2022-02-20 13:16:02
ЭРНСТ ЮНГЕР: ОТСТАИВАТЬ ЧЕСТЬ ОДИНОКОЙ ЧЕЛОВЕЧЕСКОЙ ЛИЧНОСТИ
Вот одно высказывание в предисловии к “Излучениям”, собранию дневников Юнгера 1941–1945 годов:
“Безупречно построенная фраза обещает нечто большее, чем удовольствие, которое она доставит читателю. В ней заключено — даже если язык сам по себе устаревает — идеальное чередование света и тени, равновесие, которое выходит далеко за ее словесные пределы. Безукоризненная фраза заряжена той же силой, какая позволяет зодчему воздвигнуть дворец, судье различить тончайшую грань справедливости и неправды, больному в момент кризиса найти врата жизни. Оттого писательство остается высоким дерзанием, оттого оно требует большей обдуманности, сильнейшего искуса, чем те, с которыми ведут в бой полки...”.
Какая велеречивость! Совершенная фраза побеждает тиранию. Совершенная проза требует абсолютного слуха. Стиль (а не идеология) переживает автора. Стиль — это спасательный круг, за который можно схватиться. Это способ выстоять. Некогда было сказано: стиль — это человек. Об Эрнсте Юнгере можно сказать обратное: человек — это стиль. Никакой “двойной жизни”; жизненная поза Юнгера — продолжение его прозы, и наоборот.

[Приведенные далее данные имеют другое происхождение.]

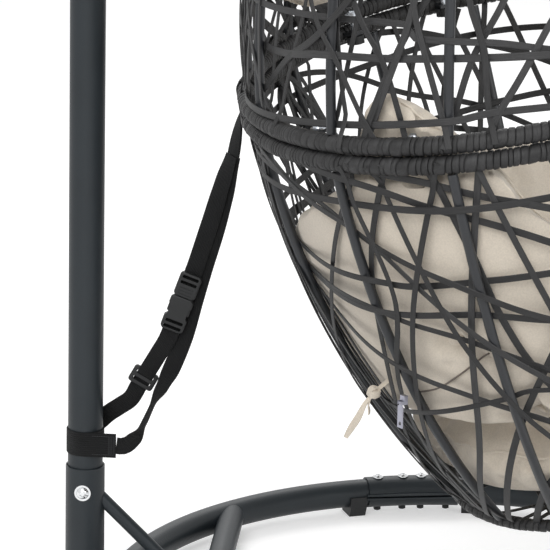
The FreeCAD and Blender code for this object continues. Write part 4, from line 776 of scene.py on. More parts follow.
def woundTube(parts, line, upWay, radius, seed):
    # Strand wound side by side round a bar. Each turn has its own width, tilt and tone.
    rolls, width = random.Random(seed), wrapLook["width"]
    lengths, ways = runLengths(line), directionsOf(line)
    bounds = [-width * 1.2]
    while bounds[-1] < lengths[-1] + width:
        bounds.append(bounds[-1] + width * rolls.choice(wrapLook["spread"]) * rolls.uniform(0.85, 1.15))
    turns = len(bounds) - 1
    tilt = [rolls.uniform(-1, 1) * wrapLook["tilt"] for _ in range(turns + 1)]
    swell = [rolls.uniform(-1, 1) * wrapLook["swell"] for _ in range(turns + 1)]
    tones = [rolls.uniform(0.2, 0.8) for _ in range(turns + 1)]
    shape, around = wrapLook["shape"], wrapLook["around"]
    rows = [(turn, share, sink) for turn in range(turns) for share, sink in shape]
    start, k = len(parts["points"]), 0
    for turn, share, sink in rows:
        for q in range(around):
            t = turn + share + q / around
            whole = min(int(t), turns - 1)
            place = bounds[whole] + (bounds[whole + 1] - bounds[whole]) * (t - whole)
            place = min(max(place, 0), lengths[-1])
            k = max(0, min(len(lengths) - 2, int(place / lengths[-1] * (len(lengths) - 1))))
            while k < len(lengths) - 2 and lengths[k + 1] < place:
                k += 1
            while k > 0 and lengths[k] > place:
                k -= 1
            part = (place - lengths[k]) / (lengths[k + 1] - lengths[k])
            centre, way = line[k].lerp(line[k + 1], part), ways[k].lerp(ways[k + 1], part).normalized()
            side = way.cross(upWay).normalized()
            up = side.cross(way)
            angle = 2 * math.pi * q / around
            out = radius - sink + swell[turn] + tilt[turn] * (share - 0.5)
            point = centre + (side * math.cos(angle) + up * math.sin(angle)) * out
            parts["points"].append(point)
            parts["run"].append((angle * radius, share))
            parts["tone"].append(tones[turn])
    perTurn = len(shape)
    for row in range(len(rows) - perTurn - 1):
        for q in range(around):
            here, up = start + row * around + q, start + (row + 1) * around + q
            if q < around - 1:
                parts["faces"].append((here, here + 1, up + 1, up))
            else:
                far = start + (row + perTurn) * around
                parts["faces"].append((here, far, far + around, up))


def closeEnds(parts):
    # Fills the open ends of wound tubes.
    mesh = bpy.data.meshes.new("open")
    mesh.from_pydata(parts["points"], [], parts["faces"])
    work = bmesh.new()
    work.from_mesh(mesh)
    work.verts.ensure_lookup_table()
    edges = [edge for edge in work.edges if edge.is_boundary]
    filled = bmesh.ops.holes_fill(work, edges=edges, sides=0)["faces"]
    parts["faces"] += [tuple(vertex.index for vertex in face.verts) for face in filled]
    work.free()
    bpy.data.meshes.remove(mesh)


def planRing(halfX, halfY, centre, first, last):
    turns = [math.radians(first + (last - first) * k / 40) for k in range(41)]
    points = [Vector(centre) + Vector((halfX * math.cos(turn), halfY * math.sin(turn), 0)) for turn in turns]
    return smoothLine(points, wrapLook["step"])


def rimLine(top):
    # Half the rim from the joint to the middle, then its mirror image.
    low, high = (top, -0.0005) if top < 0 else (0.0005, top)
    half = []
    for k in range(15):
        angle = 200 + 70 * (k / 14) ** 0.8
        height = rimHeight(angle, low, high) if k < 14 else top
        half.append(wallPoint(min(angle, 270), height)[0])
    half[-1].x = 0
    half = [point for point in half if abs(point.z) > basketShape["wrapRadius"]]
    line = half + [Vector((-point.x, point.y, point.z)) for point in reversed(half[:-1])]
    return smoothLine(line, wrapLook["step"])


def opennessWay(top):
    # The way out of the plane of the front opening's upper or lower half.
    fall = lowerFall + basketShape["bowlLean"] if top < 0 else upperFall + domeLean
    return Vector((0, 1, -fall)).normalized()


def woundPiece(name, line, upWay, radius, seed, *replaced):
    parts = newParts()
    woundTube(parts, line, upWay, radius, seed)
    if replaced:
        closeEnds(parts)
    wickerPiece(name, parts, *replaced)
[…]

Стиль Юнгера — идет ли речь о его вышедших после войны, объединенных в циклы дневниках, о путевых записках (в мафусаиловом возрасте он все еще много путешествовал) или о повествовательной прозе — отличается изумительной концентрацией, доступной разве только поэтам, в значительной мере утраченной со смертью классических языков. Он приучает читателя додумывать сказанное автором, опускает все лишнее, тривиальное; мысль Юнгера напряжена и эллиптична, его мыслеобразы кажутся загадочными, как могут быть загадочны восточные афоризмы или стихи, которые покоряют чем-то мерцающим и неоднозначным, чем-то параллельным логике. Стиль Юнгера ставит вопрос о гуманизме. Это не привычный для русского культурного сознания популистский гуманизм, взывающий к старым заветам служения Родине и народу. “Мой внутренний политический мир, — записал он однажды, — похож на часовой механизм, где колеса движутся одно другому навстречу и как бы вопреки друг другу; я и южанин, и северянин, и немец, и европеец, и космополит. Но на моем циферблате стоит полдень, когда стрелки сходятся”.
Высшая задача литературы в дегуманизированном постхристианском мире — отстаивать честь одинокой человеческой личности, стоять насмерть, как подобает мужчине. Историк Голо Манн пошутил о Юнгере, сказав, что он отдает приказы читателю, как офицер — солдатам. Юнгер в самом деле не болтает, не фамильярничает с публикой и не стремится быть голосом “народа” — это слово с начала тридцатых годов вообще отсутствует в его лексиконе. В законченности его пассажей сегодня чудится нечто вызывающее — ведь в современной литературе, и немецкой, и, конечно, русской, определенно преобладает нелитературная стилистика. Высокодисциплинированный слог Юнгера воспринимается как эквивалент человеческого достоинства в мире, где это достоинство попрано как никогда прежде.